Colcha de retalhos: tecendo o combate à violência contra a mulher
22 de outubro de 2014
A construção gradual de uma colcha de retalhos pelos participantes do projeto “Para elas, por elas, por eles, por nós”, que propõe a implantação de uma rede integrada de atenção à mulher em situação de violência no Brasil, virou objeto de estudo da terapeuta ocupacional Patrícia Campos Chaves, em sua dissertação defendida junto ao Programa de Pós-Graduação em Promoção da Saúde e Prevenção da Violência da Faculdade de Medicina da UFMG.
A proposta surgiu durante a organização das atividades durante os encontros dos participantes do projeto. A colcha seria construída a partir de crachás de pano e crochê utilizados por eles. “A colcha virou um símbolo, representou para os participantes dos seminários o senso de pertencimento ao projeto”, explica a autora da dissertação.
A produção da colcha foi realizada em todos os eventos da rede pelo país e, a cada novo seminário, ganhou novos pedaços, novos significados e passou também a incorporar um pouco da história dos lugares.
Para o desenvolvimento do projeto foram realizados 16 seminários – cinco macrorregionais, 10 em territórios de campo e floresta e um nacional – entre fevereiro de 2013 e junho de 2014, com a participação de gerentes e gestores de todos os estados e capitais brasileiras. Um diagnóstico sobre os serviços da rede, como a saúde, a educação e a segurança pública, era realizado, seguido de oficinas de planejamento estratégico e participativo.
“No primeiro dia de seminário, as pessoas usavam os crachás e os devolviam. No segundo dia, os participantes chegavam ao local dos eventos e eram surpreendidos por um grupo de mulheres que já tecia a colcha”, relata Patrícia. As pessoas sentavam-se e teciam junto, contando suas histórias e o que sentiam ao estar no projeto de combate à violência.
Ao final da atividade, questionários eletrônicos foram respondidos pelos membros, com questões sobre a realização do trabalho em paralelo à construção do grupo. No estudo, 80,4% dos entrevistados relataram ter pensado em replicar a atividade da colcha em sua prática profissional, por consideraram a ação um modo de demonstrar uma postura protagonista na implantação da rede em sua região.
Segundo a pesquisadora, ao acompanhar a atividade da “Colcha de Retalhos” era possível perceber que a proposta de união das pessoas para enfrentar coletivamente a questão da violência contra a mulher ia tomando forma.

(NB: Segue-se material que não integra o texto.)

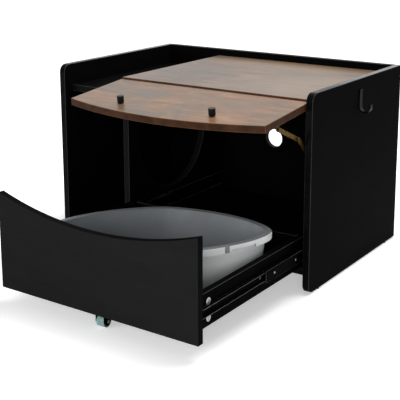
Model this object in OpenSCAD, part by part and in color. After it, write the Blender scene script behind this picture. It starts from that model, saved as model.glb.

No último dia do seminário nacional de Belo Horizonte, primeiro realizado e de onde a colcha de retalhos partiu para os demais encontros, o trabalho finalizado foi apresentado aos congressistas, junto ao um vídeo de sua confecção.
Patrícia conta que as pessoas se emocionaram e se empolgaram. Ao procurarem seu nome contido na colcha, elas se viram como sujeitos protagonistas deste processo, com a sua participação registrada em sua assinatura. Isso representou sua inclusão como membros da proposta de construção coletiva da rede.
“A colcha se mostrou um mecanismo de mobilização social. Construir uma rede por todo o país pode ser difícil, e ações como esta são muito importantes para seu sucesso”, conclui.
Para Elas
Desenvolvido pelo Programa de Atenção Integral de Saúde da Mulher em Situação de Violência, fruto de uma parceria entre Núcleo de Promoção de Saúde e Paz do Departamento de Medicina Preventiva e Social da Faculdade de Medicina da UFMG (Nescon) e o Ministério da Saúde, o projeto “Para elas, por elas, por eles, por nós” capacita profissionais, produz conhecimento e material científico acerca da violência contra a mulher e propõe a implantação de uma rede integrada de atenção à mulher em situação de violência por todo o Brasil.
O “Para Elas” realiza ainda o treinamento de médicos, psicólogos e enfermeiros para prestar o primeiro atendimento à mulher vítima de violência e, em parceria com o Nescon, promove um curso de capacitação à distância para essa assistência. Em 2015, o projeto vai visitar os locais onde a rede se desenvolveu, para colher os resultados dos planos de ação desenvolvidos.